During an episode of anxiety, a person with an anxiety disorder may experience:
- Intense feelings of panic and fear
- Clammy or sweaty palms or feet
- Numbness or tingling
- Increased or irregular heartbeat
- Hyperventilation/shortness of breath
- Restlessness and uneasiness
- Tense muscles
- Dizzy spells
Causes of Anxiety Disorders
Anxiety disorders stem from complex physiological and environmental factors. The human brain learns by reacting and adapting to its environment. A physical or psychological trauma, or long-term stress, can cause the brain to re-wire itself, changing the ways signals are passed from one part of the brain to another. This can alter or transform the brain’s ability to process emotions, such as fear, in response to day-to-day situations.
Studies have shown that anxiety disorders may have a genetic component, making them more likely to run in families. A significant trauma – such as witnessing a violent crime or surviving a horrific accident – may trigger an anxiety disorder in people who are genetically prone to them.
Diagnosing Anxiety Disorders
If you believe that you or a loved one may be suffering from an anxiety disorder, contact your health care provider. Your doctor will conduct a physical exam and a personal interview in order to understand your symptoms.
If your doctor suspects you may have an anxiety disorder, he or she may refer you to a psychologist or psychiatrist for further evaluation and treatment.
Treatment for Anxiety Disorders
Anxiety disorders can be effectively treated with one or a combination of several approaches. Your psychologist or psychiatrist will work with you to determine the best treatment options for you.
Diet and lifestyle changes
Eating healthy foods, getting plenty of sleep, and exercising regularly can often help patients balance their emotional state and reduce anxiety. Avoid caffeine and other stimulating supplements or foods, such as chocolate.
Types of Mood Disorders
Mood disorders as disorders that are characterized by extreme highs and lows in your mood or energy.
Mood disorders are a category of illnesses that describe a serious change in mood. Illness under mood disorders includes major depressive disorder, bipolar disorder (mania – euphoric, hyperactive, over inflated ego, unrealistic optimism), persistent depressive disorder (long-lasting low-grade depression), cyclothymia (a mild form of bipolar disorder), and seasonal affective disorder.
Most mood disorders are likely caused by traumatic life events that trigger an underlying predisposition to the disease, lack of healthy coping skills or medical issues that are not being treated. Chronic medical conditions associated with depression may include heart disease, cancer, vitamin deficiencies, diabetes, hepatitis, and malaria and other health conditions.
Substance use and another psychiatric disorder, usually a mood disorder – is an increasingly serious psychiatric concern.
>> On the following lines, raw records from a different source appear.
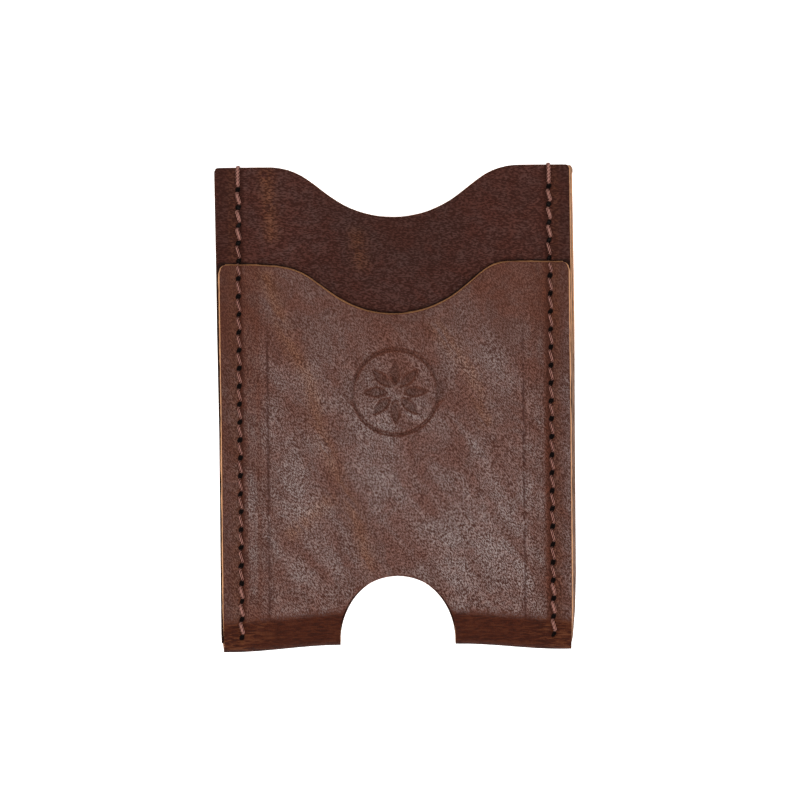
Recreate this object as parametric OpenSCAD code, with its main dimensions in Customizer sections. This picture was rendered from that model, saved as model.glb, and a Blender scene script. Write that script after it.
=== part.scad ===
// Slim leather card sleeve with two pockets.
// One strip, folded at the bottom, is both the front and the back panel. A divider sewn
// between them makes two pockets, and a lockstitch seam closes each side.
// The sleeve lies on its back: X runs across it, Y runs up to its open end and Z points
// out of its front. The origin is under its middle, on the surface that it lies on.

/* [Sleeve] */
// Width across the panels
wallet_w = 76; // [64:1:96]
// Height from the fold to the top edge
wallet_h = 103; // [88:1:126]
// Thickness of the leather
leather_t = 1.6; // [1.2:0.1:2]
// Room that each pocket has at its middle
pocket_gap = 1; // [0.4:0.1:1.6]
// Length over which the fold rounds off
fold_l = 6.5; // [5.5:0.5:9]
// Radius of the corners at the top edge
top_corner_r = 0.8; // [0.4:0.1:3]

/* [Lip and scoops] */
// Stitches below the front panel's lip
lip_stitches = 21; // [14:1:22]
// How far the lip stays below the next stitch hole
lip_gap = 1; // [0.9:0.1:1.2]
// Radius of the lip's two corners
lip_corner_r = 1.5; // [0.5:0.1:3]
// Width of each finger scoop
scoop_w = 53; // [44:1:58]
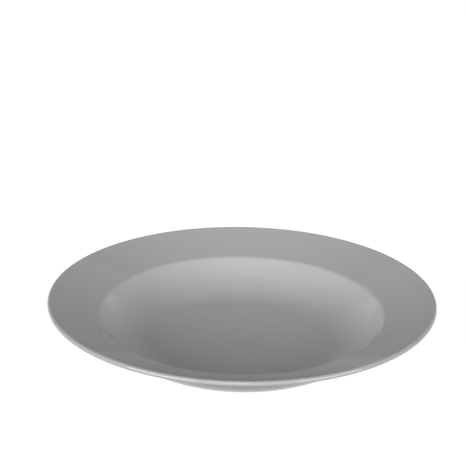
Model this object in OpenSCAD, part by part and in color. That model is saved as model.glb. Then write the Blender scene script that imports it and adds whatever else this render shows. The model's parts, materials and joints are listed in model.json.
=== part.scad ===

Mood Disorder Symptoms include:
- Built-up stress
- Depressed mood
- Change in weight without effort
- Sleep disturbances
- Decreased energy
- Feelings of worthlessness and guilt
- Difficulty concentrating or making decisions
- Recurring thoughts of death or suicidal thoughts
- Loss of sex drive or interest in sex
- Food cravings
An estimated 21 percent of American adults experience a mood disorder at some point in their lives. Mood disorder is also more common among women than men. However, women are also more likely to seek help than men for their mental health care.